State and local authorities tell us they considered the recommendation but for whatever reasons it has not been adopted.

That recommendation was aimed at highly hazardous chemicals such as those used at high-hazard chemical processing sites, and not necessarily at storage facilities such as Freedom Industries. Still, we recommended such an entity be empowered to determine just what posed a high hazard. Perhaps qualified inspectors would have considered aging chemical storage tanks, located just upstream from a public drinking water treatment plant, to be potentially "highly hazardous" and worthy of a closer look.

I'm aware that some West Virginians view regulations on businesses with some skepticism and disapproval, and are reluctant to support increased government oversight if it might discourage economic activity or job creation. While our investigation of this leak will examine regulatory gaps, it seems evident to me already that an investment in reasonable local regulations and safety inspections would have been well paid for by preventing the high cost of massive personal and business interruptions, the anxiety stemming from the threat to a basic necessity of life, and avoiding the potential health effects - as yet unknown - of the contamination that thousands faced.

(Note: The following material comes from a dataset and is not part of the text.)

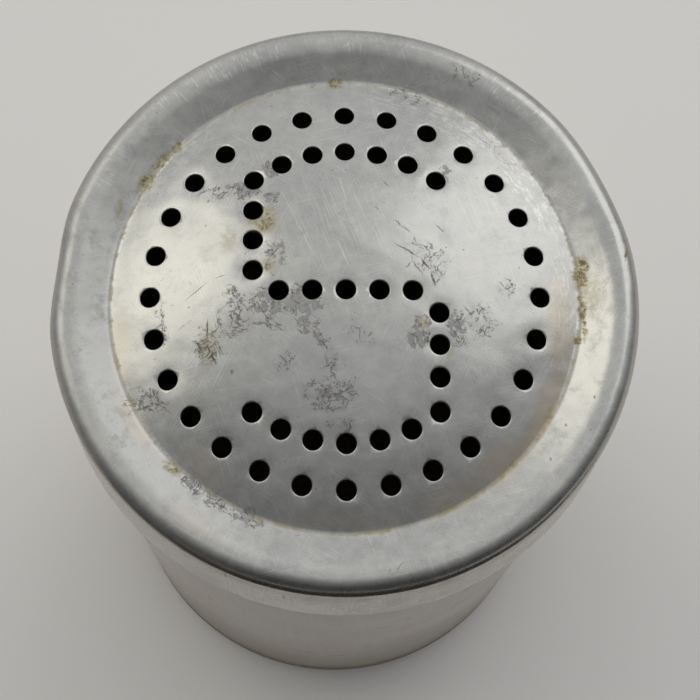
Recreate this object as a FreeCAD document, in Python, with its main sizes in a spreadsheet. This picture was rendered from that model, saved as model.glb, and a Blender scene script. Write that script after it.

As a supplement to a county safety agency, the public and its representatives might consider what we call the safety case model, as discussed in a recent draft CSB report on a California refinery accident. With input from the public and workers, companies draw up a written case for how they will prevent accidents. A competent regulatory agency then audits how the safety case is being executed. This model typically requires facilities to adopt safer designs, processes and equipment to reduce risk as low as practicable. In the case of Freedom Industries, this might have required modern tank designs with double walls and leak detection, corrosion-resistant materials, and regular inspection programs.

Transparency is crucial to public safety and accident prevention. I believe the public must be informed about potentially threatening chemical hazards and given an opportunity to speak up and demand action.

My guess is that had any of the 300,000 residents affected by the contamination known in advance that aging chemical tanks were just upstream of their drinking water source, they would have demanded inspections, maintenance and assurances from the company and relevant authorities.

As an agency, we are highly respectful of this great state, its people and institutions. We make recommendations as part of our mandate, and we don't do it lightly. Chemical accidents have now brought us to your state for the fifth time, beginning with the tragic January 2007 propane explosion at the Little General store in Ghent, which took the lives of four people and injured six others. There was the Bayer accident that killed two, and several at DuPont in Belle, where a worker was killed by exposure to phosgene gas when a hose ruptured. These were all preventable accidents.

We are committed to accident prevention and saving lives, but truth to tell, the best prevention starts with informed and concerned citizens, and I believe it's time to act.

Moure-Eraso is chairman of the U.S. Chemical Safety Board.